Like Facebook, Twitter conducted an internal review of its processes in the aftermath of the election and found that while the amount of Russian-linked activity on the platform wasn’t enormous, some changes needed to be made. The company has been developing detection tools designed to identify the use of malicious automation on the platform.

“Twitter prioritizes identifying suspicious account activity, such as exceptionally high-volume Tweeting with the same hashtag or mentioning the same @handle without a reply from the account being addressed, and requires an individual using the platform to confirm control,” Twitter CEO Jack Dorsey said in his prepared testimony.

“Twitter has also increased its use of challenges intended to catch automated accounts, such as reCAPTCHAs, that require users to identify portions of an image or type in words displayed on screen, and password reset requests that protect potentially compromised accounts. Twitter is also in the process of implementing mandatory email or cell phone verification for all new accounts.”

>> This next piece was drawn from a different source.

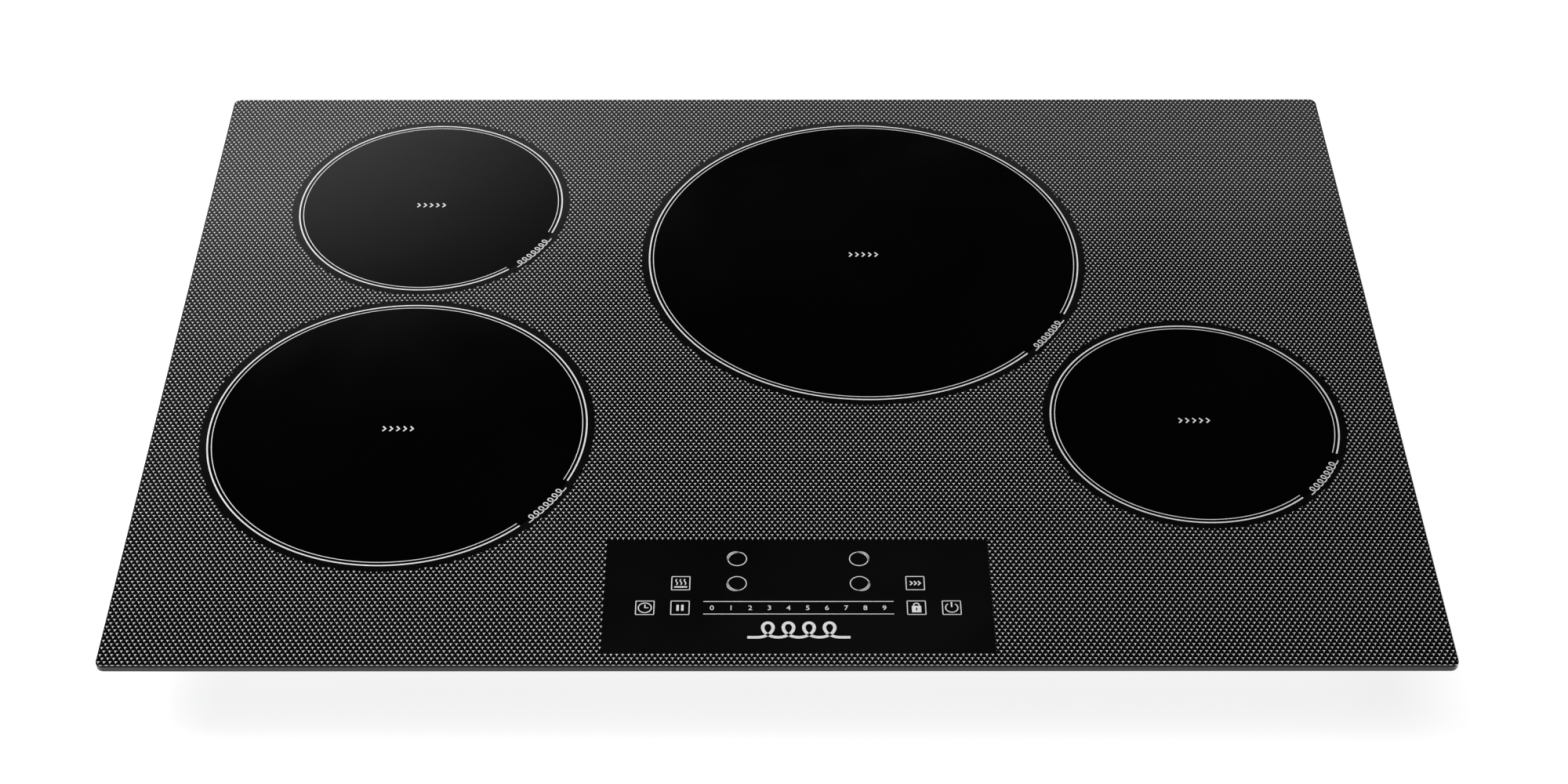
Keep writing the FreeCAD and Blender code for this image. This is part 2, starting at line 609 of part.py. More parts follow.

While much of the hearing focused on what happened in 2016 and how the companies responded to it, some of the senators were concerned with how Facebook and Twitter are protecting the vast stores of user data they control. That data could be invaluable to an organization planning an influence operation or disinformation campaign.

“The prospect of that data being shared with shady businesses is a massive privacy and national security concern. Personal data is now the weapon of choice for political influence campaigns and we must not make it easier for our adversaries to seize them and use them against us,” Sen. Ron Wyden (D-Ore.) said.